Il caso Open Arms è molto più complicato: cominciato nello scorso agosto con Salvini al governo e finito con Salvini che aveva aperto la crisi da un paio di settimane, comprende infuocati scambi di lettere a Ferragosto tra ministro dell’Interno e presidente del Consiglio, un decreto del Tar che imponeva l’ingresso della nave della Ong nelle acque italiane per prestare “l’immediata assistenza alle persone soccorse maggiormente bisognevoli”, lo sbarco dei minori disposto dal titolare del Viminale “suo malgrado” su pressione di Palazzo Chigi, ispezioni sanitarie a bordo e infine il sequestro della nave deciso dal procuratore di Agrigento, Luigi Patronaggio, il 20 agosto. Secondo Gasparri “c’è un’oggettiva maggiore complessità perché ci sono fatti più articolati e bisogna valutarli tutti” e, visto il clima politico e le posizioni dei partiti sul caso Gregoretti, non è escluso che nelle prossime settimane l’Aula del Senato voti a favore di un’altra autorizzazione a procedere a carico del leader leghista.
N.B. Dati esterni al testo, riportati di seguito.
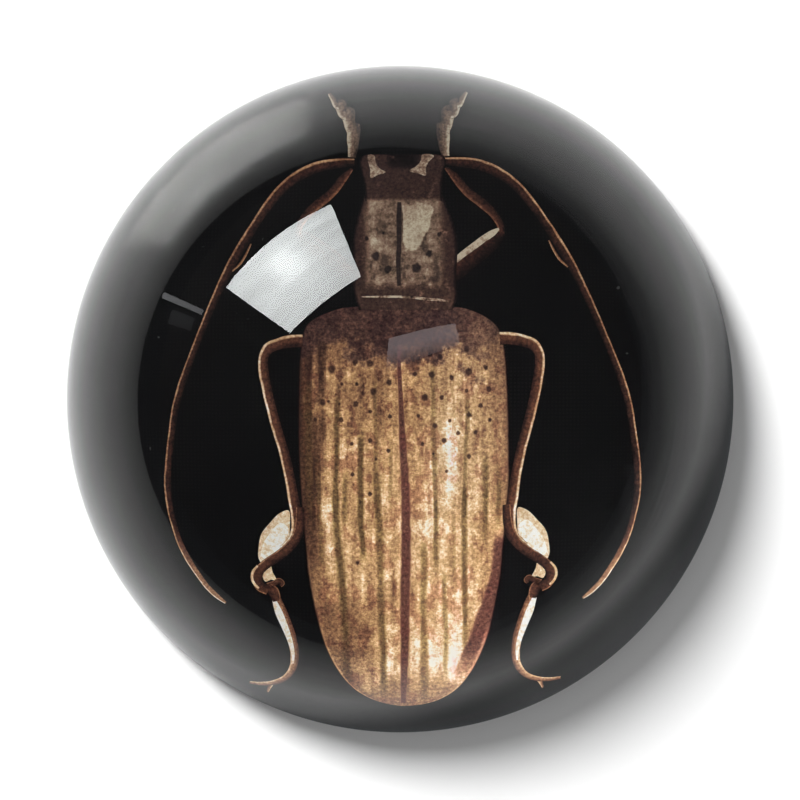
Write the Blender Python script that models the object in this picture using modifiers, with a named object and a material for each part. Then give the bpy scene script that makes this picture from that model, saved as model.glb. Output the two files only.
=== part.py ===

Al netto delle speculazioni e ricordato che l’anno scorso Salvini fu archiviato dai tribunali dei ministri di Roma e di Catania per risibili accuse su altri due casi di navi ong, molti osservatori si domandano preoccupati se non siamo alla vigilia di un’eliminazione dell’avversario politico per via giudiziaria. Una preoccupazione giustificata che forse si sarebbe evitata con un approccio meno muscolare al tema dell’immigrazione dopo averlo posto con decisione sui tavoli europei. Troppi muscoli hanno compattato i nemici e creato problemi giudiziari: è per questo che il voto di domani apre scenari imprevedibili.